3. Open A Separate Savings Account For Travel
Once you rebuild your personal budget to include travel, open a separate savings account for travel.
The pros of having a separate travel savings account are three-fold:
- The urge to use your travel money to buy something else will be totally eliminated.
- You won’t have to keep track of which dollars in your checking account are going toward travel.
- You’ll actually start saving — and you’ll see the savings grow fast.
Even if you transfer money into this savings account in tiny increments, you will see your funds grow shockingly fast.
4. Automate Monthly Transfers Into The Savings Account
Right after you accomplish step three, set up automatic transfers into your new travel savings account every month.
With a money-transfer automation, you will literally save money for travel in your sleep.
In my favorite book, Atomic Habits, the author discusses the importance of eliminating barriers between yourself and new habits you’re hoping to attain. If you treat travel savings like a habit, setting up automatic transfers from your checking to travel savings account will do just that!
5. Sample Budget With Travel
Now, exactly how much should you budget for travel each month?
The amount of money you should save for travel each month depends on several factors: your income, where you want to travel, how soon you want to take the trip and your monthly basic necessity expenses. However, a good starting point is to save 5-10% of your income monthly for travel.
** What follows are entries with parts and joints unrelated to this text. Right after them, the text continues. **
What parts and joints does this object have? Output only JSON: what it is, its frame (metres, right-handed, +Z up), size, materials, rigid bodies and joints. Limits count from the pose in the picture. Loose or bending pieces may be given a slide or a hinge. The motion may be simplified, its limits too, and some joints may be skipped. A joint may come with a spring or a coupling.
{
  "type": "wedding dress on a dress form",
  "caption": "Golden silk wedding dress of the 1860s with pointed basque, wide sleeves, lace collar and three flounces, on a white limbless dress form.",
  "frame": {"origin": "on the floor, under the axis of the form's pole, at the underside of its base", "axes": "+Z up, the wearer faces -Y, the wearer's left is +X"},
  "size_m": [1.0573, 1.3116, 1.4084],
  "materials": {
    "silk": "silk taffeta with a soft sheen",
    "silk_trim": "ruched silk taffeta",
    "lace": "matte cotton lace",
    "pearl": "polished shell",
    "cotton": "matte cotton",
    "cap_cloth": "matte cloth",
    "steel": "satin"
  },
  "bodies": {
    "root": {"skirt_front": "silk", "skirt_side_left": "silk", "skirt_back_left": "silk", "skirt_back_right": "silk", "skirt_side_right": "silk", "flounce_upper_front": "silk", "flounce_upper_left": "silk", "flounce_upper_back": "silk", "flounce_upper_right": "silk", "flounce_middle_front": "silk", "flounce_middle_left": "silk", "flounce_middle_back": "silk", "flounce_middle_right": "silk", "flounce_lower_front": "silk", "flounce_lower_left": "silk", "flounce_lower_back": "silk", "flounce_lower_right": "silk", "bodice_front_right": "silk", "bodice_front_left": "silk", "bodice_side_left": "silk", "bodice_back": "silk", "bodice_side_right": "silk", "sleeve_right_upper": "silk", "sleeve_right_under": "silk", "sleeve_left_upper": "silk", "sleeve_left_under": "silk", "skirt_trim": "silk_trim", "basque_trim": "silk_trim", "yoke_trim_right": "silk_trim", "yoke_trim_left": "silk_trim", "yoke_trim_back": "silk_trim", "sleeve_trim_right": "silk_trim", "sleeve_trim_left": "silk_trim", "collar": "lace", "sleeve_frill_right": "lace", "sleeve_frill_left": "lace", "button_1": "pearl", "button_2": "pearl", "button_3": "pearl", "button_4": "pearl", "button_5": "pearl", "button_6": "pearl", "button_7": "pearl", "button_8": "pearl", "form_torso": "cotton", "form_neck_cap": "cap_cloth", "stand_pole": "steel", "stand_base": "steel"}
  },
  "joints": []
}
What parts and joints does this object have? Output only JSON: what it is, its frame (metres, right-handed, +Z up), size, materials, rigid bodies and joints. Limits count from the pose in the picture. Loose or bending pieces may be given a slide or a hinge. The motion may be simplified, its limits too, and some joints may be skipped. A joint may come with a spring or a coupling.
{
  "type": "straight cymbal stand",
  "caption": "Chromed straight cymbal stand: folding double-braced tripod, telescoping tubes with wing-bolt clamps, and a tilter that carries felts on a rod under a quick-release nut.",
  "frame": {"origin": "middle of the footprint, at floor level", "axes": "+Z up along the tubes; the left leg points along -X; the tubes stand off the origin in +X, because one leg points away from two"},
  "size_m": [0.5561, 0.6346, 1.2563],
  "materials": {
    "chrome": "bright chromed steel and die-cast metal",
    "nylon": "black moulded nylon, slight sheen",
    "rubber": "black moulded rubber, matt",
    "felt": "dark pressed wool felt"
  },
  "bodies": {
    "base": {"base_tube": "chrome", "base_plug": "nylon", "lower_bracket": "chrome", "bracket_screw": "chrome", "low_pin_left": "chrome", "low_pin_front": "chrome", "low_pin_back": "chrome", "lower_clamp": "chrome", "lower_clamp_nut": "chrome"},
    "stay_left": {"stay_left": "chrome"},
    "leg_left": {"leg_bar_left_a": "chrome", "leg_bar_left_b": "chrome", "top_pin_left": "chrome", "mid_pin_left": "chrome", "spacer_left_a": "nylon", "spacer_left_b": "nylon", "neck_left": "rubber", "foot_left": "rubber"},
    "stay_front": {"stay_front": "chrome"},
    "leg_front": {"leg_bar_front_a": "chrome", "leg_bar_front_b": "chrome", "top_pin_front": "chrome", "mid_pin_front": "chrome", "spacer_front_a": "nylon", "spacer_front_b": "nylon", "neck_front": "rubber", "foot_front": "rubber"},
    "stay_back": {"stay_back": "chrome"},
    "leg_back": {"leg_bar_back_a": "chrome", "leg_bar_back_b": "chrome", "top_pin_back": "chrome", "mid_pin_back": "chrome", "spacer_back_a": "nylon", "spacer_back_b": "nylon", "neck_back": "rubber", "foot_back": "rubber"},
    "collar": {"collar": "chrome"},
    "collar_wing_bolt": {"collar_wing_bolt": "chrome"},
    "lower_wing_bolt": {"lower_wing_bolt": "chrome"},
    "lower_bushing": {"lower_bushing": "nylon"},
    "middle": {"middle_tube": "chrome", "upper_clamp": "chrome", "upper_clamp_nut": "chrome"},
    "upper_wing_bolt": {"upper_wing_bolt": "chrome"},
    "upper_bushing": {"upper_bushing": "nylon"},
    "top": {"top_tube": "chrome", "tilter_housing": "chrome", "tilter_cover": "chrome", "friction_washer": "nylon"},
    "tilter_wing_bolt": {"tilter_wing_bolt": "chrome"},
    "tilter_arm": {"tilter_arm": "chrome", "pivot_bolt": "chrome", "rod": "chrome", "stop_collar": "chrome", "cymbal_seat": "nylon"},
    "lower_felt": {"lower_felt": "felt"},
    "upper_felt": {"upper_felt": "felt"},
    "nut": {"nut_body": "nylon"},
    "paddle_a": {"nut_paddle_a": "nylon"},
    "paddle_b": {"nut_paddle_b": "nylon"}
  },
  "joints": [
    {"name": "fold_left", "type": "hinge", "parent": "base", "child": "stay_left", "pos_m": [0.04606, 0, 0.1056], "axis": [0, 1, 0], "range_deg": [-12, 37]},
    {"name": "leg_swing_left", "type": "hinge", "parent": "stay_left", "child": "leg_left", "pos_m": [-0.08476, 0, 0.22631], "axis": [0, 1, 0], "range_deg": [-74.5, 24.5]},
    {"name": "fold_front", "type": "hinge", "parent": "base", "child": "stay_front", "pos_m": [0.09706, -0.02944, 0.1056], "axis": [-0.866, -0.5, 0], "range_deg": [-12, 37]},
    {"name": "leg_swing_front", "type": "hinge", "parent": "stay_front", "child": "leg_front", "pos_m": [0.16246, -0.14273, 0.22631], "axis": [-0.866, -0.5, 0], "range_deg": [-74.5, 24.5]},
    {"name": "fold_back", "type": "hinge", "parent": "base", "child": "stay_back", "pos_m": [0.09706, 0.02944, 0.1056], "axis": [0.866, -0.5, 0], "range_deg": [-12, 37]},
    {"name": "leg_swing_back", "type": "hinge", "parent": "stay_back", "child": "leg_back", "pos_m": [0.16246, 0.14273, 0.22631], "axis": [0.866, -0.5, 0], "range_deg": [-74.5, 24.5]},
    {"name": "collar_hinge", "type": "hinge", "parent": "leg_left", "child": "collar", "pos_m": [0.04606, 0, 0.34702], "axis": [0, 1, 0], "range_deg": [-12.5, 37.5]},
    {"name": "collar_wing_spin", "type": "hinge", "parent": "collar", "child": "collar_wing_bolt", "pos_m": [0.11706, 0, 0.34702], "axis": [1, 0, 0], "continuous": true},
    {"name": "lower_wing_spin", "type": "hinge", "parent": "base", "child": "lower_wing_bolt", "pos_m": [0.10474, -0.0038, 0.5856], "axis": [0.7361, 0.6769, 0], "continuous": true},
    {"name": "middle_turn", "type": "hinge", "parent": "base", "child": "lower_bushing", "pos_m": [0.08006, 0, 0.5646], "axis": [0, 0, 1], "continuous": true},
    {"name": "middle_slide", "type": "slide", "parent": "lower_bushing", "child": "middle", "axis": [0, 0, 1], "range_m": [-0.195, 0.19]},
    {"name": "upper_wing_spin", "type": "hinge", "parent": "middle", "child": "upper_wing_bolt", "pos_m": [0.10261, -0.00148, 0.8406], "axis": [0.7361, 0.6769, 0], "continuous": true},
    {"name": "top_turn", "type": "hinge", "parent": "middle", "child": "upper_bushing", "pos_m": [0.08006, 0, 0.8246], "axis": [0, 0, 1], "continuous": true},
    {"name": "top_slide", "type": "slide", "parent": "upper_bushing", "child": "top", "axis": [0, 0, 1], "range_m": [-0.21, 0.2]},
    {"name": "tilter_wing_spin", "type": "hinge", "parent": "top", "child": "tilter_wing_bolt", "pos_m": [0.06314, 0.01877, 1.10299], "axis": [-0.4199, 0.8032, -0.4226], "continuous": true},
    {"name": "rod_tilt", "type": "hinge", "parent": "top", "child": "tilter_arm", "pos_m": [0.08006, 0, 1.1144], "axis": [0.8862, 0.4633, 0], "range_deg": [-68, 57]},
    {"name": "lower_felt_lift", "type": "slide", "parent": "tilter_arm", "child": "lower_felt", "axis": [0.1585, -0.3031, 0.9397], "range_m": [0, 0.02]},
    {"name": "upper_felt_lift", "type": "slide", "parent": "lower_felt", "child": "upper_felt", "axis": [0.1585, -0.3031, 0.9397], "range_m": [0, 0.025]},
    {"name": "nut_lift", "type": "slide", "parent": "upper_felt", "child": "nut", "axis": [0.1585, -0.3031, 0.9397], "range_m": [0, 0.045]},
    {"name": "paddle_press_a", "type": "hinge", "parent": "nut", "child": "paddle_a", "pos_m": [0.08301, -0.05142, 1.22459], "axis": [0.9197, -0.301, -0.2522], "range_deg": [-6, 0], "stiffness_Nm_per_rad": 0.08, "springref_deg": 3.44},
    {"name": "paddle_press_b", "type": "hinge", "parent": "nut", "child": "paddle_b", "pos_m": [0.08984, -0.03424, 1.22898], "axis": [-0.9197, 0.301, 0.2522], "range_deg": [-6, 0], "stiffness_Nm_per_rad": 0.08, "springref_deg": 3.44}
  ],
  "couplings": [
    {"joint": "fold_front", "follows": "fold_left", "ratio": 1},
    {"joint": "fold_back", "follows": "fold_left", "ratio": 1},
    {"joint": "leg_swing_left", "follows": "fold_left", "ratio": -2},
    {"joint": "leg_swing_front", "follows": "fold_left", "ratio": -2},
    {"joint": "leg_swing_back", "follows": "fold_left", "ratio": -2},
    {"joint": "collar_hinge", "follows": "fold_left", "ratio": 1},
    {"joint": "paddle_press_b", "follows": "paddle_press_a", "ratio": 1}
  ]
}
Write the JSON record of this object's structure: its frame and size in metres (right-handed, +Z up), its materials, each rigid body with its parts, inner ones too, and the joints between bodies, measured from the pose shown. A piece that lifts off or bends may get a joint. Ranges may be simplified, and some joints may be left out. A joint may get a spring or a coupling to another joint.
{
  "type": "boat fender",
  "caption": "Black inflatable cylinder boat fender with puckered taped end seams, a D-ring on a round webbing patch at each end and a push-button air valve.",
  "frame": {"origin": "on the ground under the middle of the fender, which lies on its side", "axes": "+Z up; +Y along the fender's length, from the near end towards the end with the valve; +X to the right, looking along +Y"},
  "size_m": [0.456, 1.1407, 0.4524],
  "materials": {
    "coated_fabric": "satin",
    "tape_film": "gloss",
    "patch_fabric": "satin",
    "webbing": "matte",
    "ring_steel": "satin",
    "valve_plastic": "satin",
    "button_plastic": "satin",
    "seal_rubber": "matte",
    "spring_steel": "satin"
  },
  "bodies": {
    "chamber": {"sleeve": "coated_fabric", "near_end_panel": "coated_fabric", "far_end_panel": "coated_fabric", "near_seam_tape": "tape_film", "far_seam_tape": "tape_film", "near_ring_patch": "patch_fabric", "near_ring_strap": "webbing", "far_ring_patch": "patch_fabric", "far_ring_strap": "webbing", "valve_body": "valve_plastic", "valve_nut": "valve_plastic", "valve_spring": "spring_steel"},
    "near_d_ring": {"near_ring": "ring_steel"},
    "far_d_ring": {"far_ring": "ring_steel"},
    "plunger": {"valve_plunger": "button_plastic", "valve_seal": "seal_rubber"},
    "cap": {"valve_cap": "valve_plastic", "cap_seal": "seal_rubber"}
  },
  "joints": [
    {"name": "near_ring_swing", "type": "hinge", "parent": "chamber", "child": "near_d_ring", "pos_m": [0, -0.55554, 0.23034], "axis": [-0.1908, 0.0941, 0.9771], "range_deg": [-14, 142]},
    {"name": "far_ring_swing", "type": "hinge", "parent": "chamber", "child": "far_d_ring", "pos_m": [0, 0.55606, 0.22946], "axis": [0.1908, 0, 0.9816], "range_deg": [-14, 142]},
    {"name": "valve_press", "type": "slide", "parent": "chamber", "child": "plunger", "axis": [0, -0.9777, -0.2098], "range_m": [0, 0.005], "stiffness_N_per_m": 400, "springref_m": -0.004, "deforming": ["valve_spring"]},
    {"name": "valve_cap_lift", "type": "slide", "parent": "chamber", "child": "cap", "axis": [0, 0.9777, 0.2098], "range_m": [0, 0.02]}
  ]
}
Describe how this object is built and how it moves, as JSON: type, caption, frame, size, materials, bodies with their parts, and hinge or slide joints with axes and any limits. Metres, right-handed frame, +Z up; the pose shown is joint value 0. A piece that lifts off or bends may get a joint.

Here’s a breakdown of an example personal budget that includes a travel category.
|personal budget category
My husband and I follow this budget (adapted from Dave Ramsey‘s recommended budget) almost exactly, and you would be surprised with how quickly the money adds up. Thanks to this travel budget plan, we get to travel all the time.
Of course, take your personal living situations into consideration and adjust as necessary.
Even if you can only contribute 1% of your monthly income toward your travel savings, something is 100% better than nothing.
6. Use Employer Travel Benefits To Your Advantage
Furthermore, if you aren’t already taking advantage of your employer’s travel benefits, you should consider starting.
Employer travel benefits come in a variety of forms, including:
- Work trips.
- Automated travel savings accounts (in which a fraction of your paycheck is automatically put into a travel savings account).
- Negotiating more PTO.
- The option to work from home (AKA from your dream destination).
- And more.
Clearly, the most obvious form of employer travel benefits is traveling for work. Although work trips may only apply to some jobs and not others, you may be surprised at the opportunities to travel that unfold once you inform your employer of your willingness to travel.
Plus, the pay for traveling for work is usually higher than normal, and the trip is typically completely paid for by your employer. (Did someone say, “free travel“?)
Also, if you wind up traveling for work, sign up for the hotel’s loyalty program upon check-in. Even though your company is paying for the hotel room, you can still earn free stays/upgrades under your name!
7. Use Credit Card Points To Your Advantage
I know the concept of using credit cards can be somewhat taboo, but hear me out.
People travel for free all of the time thanks to travel credit cards.
Basically, by putting all of your normal expenses on a travel credit card (I love my Capital One Venture card), you can gain points to compensate for flights, accommodations and even car rentals.
Of course, the goal is not to go into credit card debt but, instead, to treat your credit card like a debit card to maximize your point earning potential.
Also, most travel credit cards offer opening bonuses, which basically means that if you spend a certain amount of money in a certain amount of time (for example, spending $3000 in three months of opening the card), you receive a large sum of bonus points (such as a bonus of 80,000 points, which is equivalent to a whopping $800 in flights).
Because of the opening bonuses, it’s best to open a travel credit card when you are about to make a big purchase, such as a new computer, new appliances, wedding expenses, college tuition, etc.
8. Change Your Mindset About Travel
Would you believe me if I told you that traveling is an investment, not a reward?
Like most people, you probably perceive travel as a luxury. But, what if I told you that travel is actually a form of education, burnout treatment and even civic responsibility?
All of which will propel you farther in your career, relationships and overall quality of life.
Although there will be times in life where you will have other financial priorities, thinking of travel as an investment rather than a reward is a necessary mindset shift when beginning a travel budget plan.
9. Actually Budget For Travel
Lastly, don’t just learn. Do.
You can spend your entire life studying how to budget for travel, but if you never actually implement these steps, your travel budget will never see the light of day.